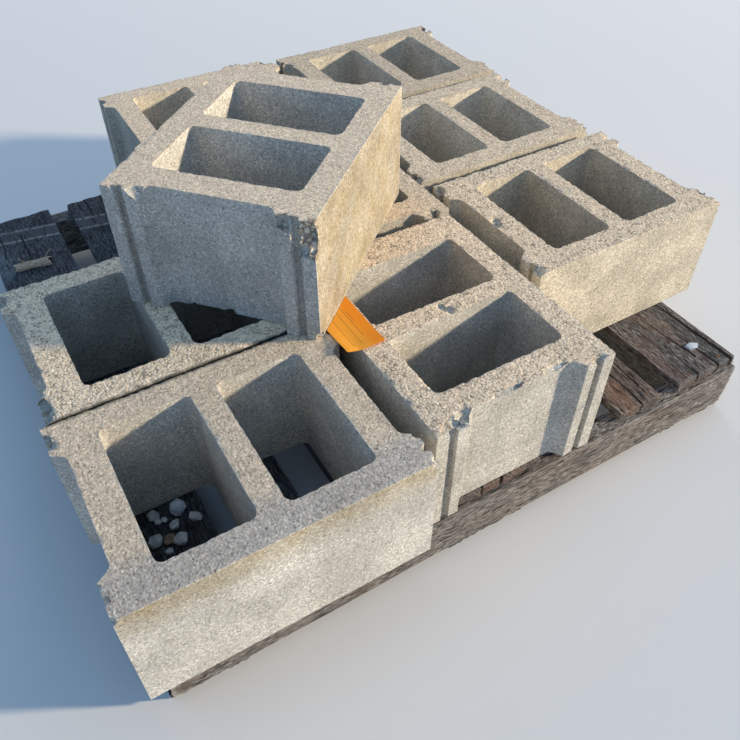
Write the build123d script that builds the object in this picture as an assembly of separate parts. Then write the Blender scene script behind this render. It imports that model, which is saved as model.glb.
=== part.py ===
# Two-core concrete blocks of the 12-inch size on a stringer pallet, one laid turned on top.
# Millimetres. +X runs along the stringers, +Y along the deck boards, +Z up.
# The origin is on the ground under the middle of the pallet.
import os

from build123d import *

os.makedirs("parts", exist_ok=True)

# Block
block_length = 397.0
block_width = 295.3
block_height = 193.7
face_shell = 40.0          # wall along each long side, at the top
centre_web = 36.0          # wall between the two cores, at the top
end_web = 43.0             # wall between a core and the recess in the end, at the top
core_radius = 10.0
core_draft = 1.0           # degrees, so that the cores widen downwards
end_recess = 18.0          # depth of the hollow in each end
ear_width = 50.0           # flat face on each side of that hollow
recess_slope = 12.0        # how far its side leans inwards
recess_radius = 14.0
groove_edge = 20.0         # from the block's side to the groove in the ear
groove_mouth = 13.0
groove_floor = 7.0
groove_depth = 7.0
arris = 2.0                # worn upright corners

# Pallet
deck_thickness = 18.0
bottom_thickness = 16.0
stringer_width = 38.0
stringer_height = 89.0
pallet_depth = 1090.0      # over the outer faces of the stringers
board_setback = 4.0        # deck boards stop this far inside the stringers' faces
edge_board = 140.0
narrow_board = 89.0
centre_board = 152.0
deck_gaps = [37.0, 53.0, 52.0, 32.0, 47.0, 41.0]
board_edge = 1.5           # worn long edges of the boards
bottom_board = 140.0

# How the blocks lie, as gaps between neighbours
overhang_left = 18.0
overhang_front = 38.0
front_pair_gap = 17.7      # front-left block to the turned one beside it
front_centre_back = 31.0   # how far that one stands back
left_gap = 3.0
left_shift = 8.0
left_turn = 0.4            # degrees
centre_gap = 11.0
centre_shift = 9.0
right_gap = 16.0
right_back_step = 186.0    # from the front-centre block's front end to the right block's side
right_rows_gap = 20.0
right_rear_gap = 6.0
right_rear_turn = 0.4
rear_shift = 7.0
rear_row_gap = 20.0
back_left_gap = 11.0
back_left_step = 28.0
back_left_turn = -0.6
top_turn = 41.9            # degrees
top_centre_x = 9.0         # top block's middle, from the front-centre block's left side
top_centre_y = 204.0       # and from the front-left block's back side

# Lot tag, lying on the front-centre block and ending where the top block covers it
tag_width = 60.0
tag_length = 125.0
tag_thickness = 0.4
tag_corner = 7.0
tag_side = 23.0            # how far it hangs out past the block's left side
tag_reach = 44.8           # how far it reaches out in front of the top block's nearest corner
tag_clearance = 0.3        # to the top block

deck_widths = [edge_board, narrow_board, narrow_board, centre_board, narrow_board, narrow_board, edge_board]
pallet_width = sum(deck_widths) + sum(deck_gaps)
pallet_height = bottom_thickness + stringer_height + deck_thickness
core_length = (block_length - 2 * (end_recess + end_web) - centre_web) / 2
core_across = block_width - 2 * face_shell


def end_cut():
    """Plan of what is cut from the end at x = 0: the hollow between the ears, and their grooves."""
    side_lean = (groove_mouth - groove_floor) / 2
    groove_points = [
        (0, groove_edge),
        (groove_depth, groove_edge + side_lean),
        (groove_depth, groove_edge + side_lean + groove_floor),
        (0, groove_edge + groove_mouth),
    ]
    recess_points = [
        (0, ear_width),
        (end_recess, ear_width + recess_slope),
        (end_recess, block_width - ear_width - recess_slope),
        (0, block_width - ear_width),
    ]
    with BuildSketch() as cut:
        with BuildLine():
            Polyline(*recess_points, close=True)
        make_face()
        floor_corners = cut.vertices().filter_by_position(Axis.X, end_recess - 0.1, end_recess + 0.1)
        fillet(floor_corners, recess_radius)
        with BuildLine():
            Polyline(*groove_points, close=True)
        make_face()
        with BuildLine():
            Polyline(*[(x, block_width - y) for x, y in groove_points], close=True)
        make_face()
    return cut.sketch


def make_block(flat_rear=False):
    """One block with its front-left lower corner at the origin, long side along X."""
    front_cut = end_cut()
    rear_cut = Pos(block_length, block_width) * Rot(0, 0, 180) * front_cut
    with BuildPart() as block:
        with BuildSketch():
            Rectangle(block_length, block_width, align=(Align.MIN, Align.MIN))
            add(front_cut, mode=Mode.SUBTRACT)
            if not flat_rear:
                add(rear_cut, mode=Mode.SUBTRACT)
        extrude(amount=block_height)
        with BuildSketch(Plane.XY.offset(block_height)):
            for side in (-1, 1):
                middle = block_length / 2 + side * (centre_web + core_length) / 2
                with Locations((middle, block_width / 2)):
                    RectangleRounded(core_length, core_across, core_radius)
        extrude(amount=-block_height, taper=-core_draft, mode=Mode.SUBTRACT)
        outer_corners = [
            edge
            for edge in block.edges().filter_by(Axis.Z)
            if min(edge.center().X, block_length - edge.center().X) < 0.1
            and min(edge.center().Y, block_width - edge.center().Y) < 0.1
        ]
        fillet(outer_corners, arris)
    return block.part


def make_board(width, length, thickness):
    """A board along Y with its front-left lower corner at the origin and worn long edges."""
    with BuildPart() as board:
        Box(width, length, thickness, align=(Align.MIN, Align.MIN, Align.MIN))
        fillet(board.edges().filter_by(Axis.Y), board_edge)
    return board.part


def make_stringer():
    """A stringer along X with its front-left lower corner at the origin."""
    with BuildPart() as stringer:
        Box(pallet_width, stringer_width, stringer_height, align=(Align.MIN, Align.MIN, Align.MIN))
        chamfer(stringer.edges().filter_by(Axis.Z), board_edge)
    return stringer.part


def save(solid, name):
    solid.label = name
    export_step(solid, f"parts/{name}.step")


# Pallet, counted from its front-left corner
left = -pallet_width / 2
front = -pallet_depth / 2
board_length = pallet_depth - 2 * board_setback
deck_top = pallet_height

board_left = left
for number, width in enumerate(deck_widths, start=1):
    board = make_board(width, board_length, deck_thickness)
    place = Pos(board_left, front + board_setback, bottom_thickness + stringer_height)
    save(place * board, f"deck_board_{number}")
    board_left += width + (deck_gaps + [0])[number - 1]

stringer_span = pallet_depth - stringer_width
for name, share in (("front", 0.0), ("middle", 0.5), ("back", 1.0)):
    place = Pos(left, front + share * stringer_span, bottom_thickness)
    save(place * make_stringer(), f"stringer_{name}")

bottom_span = pallet_width - bottom_board
for name, share in (("left", 0.0), ("middle", 0.5), ("right", 1.0)):
    board = make_board(bottom_board, board_length, bottom_thickness)
    save(Pos(left + share * bottom_span, front + board_setback, 0) * board, f"bottom_board_{name}")

# Blocks on the deck, each placed from its neighbours
front_left = (left - overhang_left, front - overhang_front)
front_centre = (front_left[0] + block_length + front_pair_gap, front_left[1] + front_centre_back)
left_block = (front_left[0] + left_shift, front_left[1] + block_width + left_gap)
centre = (front_centre[0] + centre_shift, front_centre[1] + block_length + centre_gap)
right = (centre[0] + block_width + right_gap, front_centre[1] + right_back_step)
right_rear = (centre[0] + block_width + right_rear_gap, right[1] + block_width + right_rows_gap)
back_right = (right_rear[0] + rear_shift, right_rear[1] + block_width + rear_row_gap)
back_left = (
    back_right[0] - back_left_gap - block_length,
    centre[1] + block_length + back_left_step,
)
top_centre = (front_centre[0] + top_centre_x, front_left[1] + block_width + top_centre_y)


def lengthways(corner, turn=0.0):
    """Where a block along X goes: its front-left corner, and a small turn about it."""
    return Pos(corner[0], corner[1], deck_top) * Rot(0, 0, turn)


def crossways(corner):
    """Where a block turned a quarter goes: the corner it covers from."""
    return Pos(corner[0] + block_width, corner[1], deck_top) * Rot(0, 0, 90)


block = make_block()
corner_block = make_block(flat_rear=True)
top_place = (
    Pos(top_centre[0], top_centre[1], deck_top + block_height)
    * Rot(0, 0, top_turn)
    * Pos(-block_length / 2, -block_width / 2, 0)
)
save(lengthways(front_left) * block, "block_front_left")
save(crossways(front_centre) * corner_block, "block_front_centre")
save(lengthways(left_block, left_turn) * block, "block_left")
save(crossways(centre) * block, "block_centre")
save(lengthways(right) * block, "block_right")
save(lengthways(right_rear, right_rear_turn) * block, "block_right_rear")
save(lengthways(back_right) * block, "block_back_right")
save(lengthways(back_left, back_left_turn) * block, "block_back_left")
save(top_place * block, "block_top")

# Lot tag
with BuildPart() as tag_sheet:
    with BuildSketch():
        RectangleRounded(tag_width, tag_length, tag_corner, align=(Align.MIN, Align.MIN))
    extrude(amount=tag_thickness)
covered = top_place * Pos(-tag_clearance, -tag_clearance, 0) * Box(
    block_length + 2 * tag_clearance,
    block_width + 2 * tag_clearance,
    block_height,
    align=(Align.MIN, Align.MIN, Align.MIN),
)
tag_front = top_place.position.Y - tag_reach
tag_place = Pos(front_centre[0] - tag_side, tag_front, deck_top + block_height)
save(tag_place * tag_sheet.part - covered, "lot_tag")
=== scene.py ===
# Looks of a timber pallet loaded with two-core concrete blocks. Metres, in the part's own frame.
import math
import random

import bpy
from mathutils import Matrix, Vector


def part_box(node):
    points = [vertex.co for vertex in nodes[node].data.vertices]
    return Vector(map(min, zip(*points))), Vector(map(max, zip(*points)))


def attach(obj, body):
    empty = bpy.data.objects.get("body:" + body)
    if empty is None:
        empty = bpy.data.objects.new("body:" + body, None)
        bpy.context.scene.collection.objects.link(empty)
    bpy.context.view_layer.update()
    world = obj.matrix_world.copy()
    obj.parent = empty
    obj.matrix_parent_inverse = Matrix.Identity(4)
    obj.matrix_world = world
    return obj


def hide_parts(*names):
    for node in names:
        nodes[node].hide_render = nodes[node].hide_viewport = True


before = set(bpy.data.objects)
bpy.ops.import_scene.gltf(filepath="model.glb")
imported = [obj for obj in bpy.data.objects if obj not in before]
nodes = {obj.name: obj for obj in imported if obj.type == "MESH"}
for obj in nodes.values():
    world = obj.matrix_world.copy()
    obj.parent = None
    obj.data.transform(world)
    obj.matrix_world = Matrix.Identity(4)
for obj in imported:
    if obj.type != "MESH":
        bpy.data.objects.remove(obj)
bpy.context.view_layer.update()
chance = random.Random(12)
MM = 0.001

# Places read from the frame
DECK_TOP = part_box("deck_board_1")[1][2]
FIRST_LOW, FIRST_HIGH = (Vector(corner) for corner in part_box("block_front_left"))
BLOCK_LENGTH, BLOCK_WIDTH, BLOCK_HEIGHT = FIRST_HIGH - FIRST_LOW
DECK_WOOD = [f"deck_board_{number}" for number in range(1, 8)]
STRINGERS = ["stringer_front", "stringer_middle", "stringer_back"]
BOTTOM_WOOD = ["bottom_board_left", "bottom_board_middle", "bottom_board_right"]

# Sizes of the finish
CAST_CELL = 4.0 * MM       # size of the mesh cells on a block
CAST_DEPTH = 7             # halvings of a block's space that give cells as small as that
GRAIN_CELL = 5.0 * MM      # across a board
FIBRE_CELL = 11.0 * MM     # along a board
FIBRE_STRETCH = 18.0       # how much longer than wide the wear of the wood is
RAGGED_END = 4.0 * MM      # how far the ends of a board are worn back
SAND_SIZE = 0.0023         # grains all over the concrete
STONE_SIZE = 0.0034        # stones in its open faces
RUBBLE_SIZE = 0.0068       # stones where it is broken
PINHOLE_SPACING = 0.018
TAG_CORNER = 3.5 * MM
TAG_THICKNESS = 0.4 * MM
TAG_GAP = 0.4 * MM         # to the top block
RULE_WIDTH = 0.8 * MM
FLOOR_SIZE = 12.0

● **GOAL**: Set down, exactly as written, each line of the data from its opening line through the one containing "arris = 2.0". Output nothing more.

● **THE SOLUTION**:
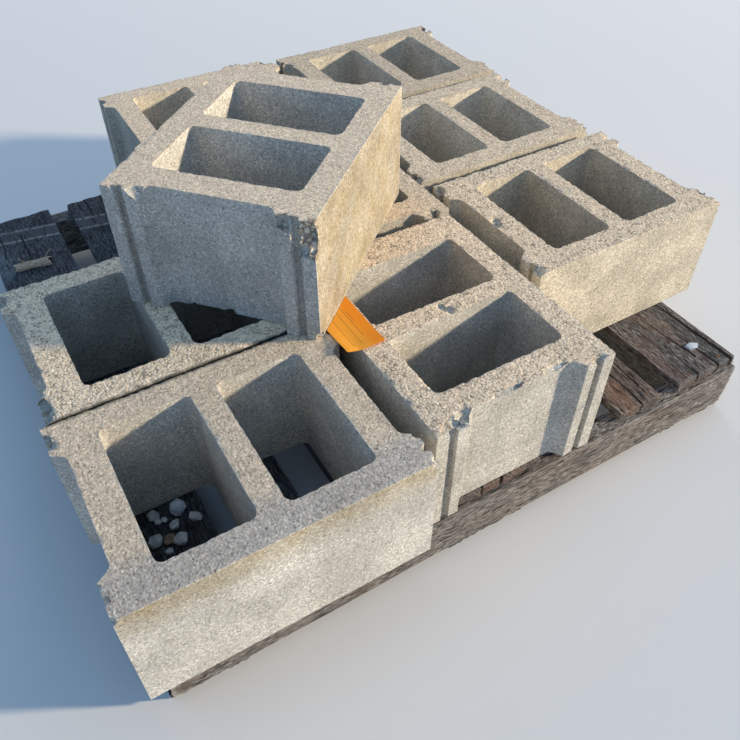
Write the build123d script that builds the object in this picture as an assembly of separate parts. Then write the Blender scene script behind this render. It imports that model, which is saved as model.glb.
=== part.py ===
# Two-core concrete blocks of the 12-inch size on a stringer pallet, one laid turned on top.
# Millimetres. +X runs along the stringers, +Y along the deck boards, +Z up.
# The origin is on the ground under the middle of the pallet.
import os

from build123d import *

os.makedirs("parts", exist_ok=True)

# Block
block_length = 397.0
block_width = 295.3
block_height = 193.7
face_shell = 40.0          # wall along each long side, at the top
centre_web = 36.0          # wall between the two cores, at the top
end_web = 43.0             # wall between a core and the recess in the end, at the top
core_radius = 10.0
core_draft = 1.0           # degrees, so that the cores widen downwards
end_recess = 18.0          # depth of the hollow in each end
ear_width = 50.0           # flat face on each side of that hollow
recess_slope = 12.0        # how far its side leans inwards
recess_radius = 14.0
groove_edge = 20.0         # from the block's side to the groove in the ear
groove_mouth = 13.0
groove_floor = 7.0
groove_depth = 7.0
arris = 2.0                # worn upright corners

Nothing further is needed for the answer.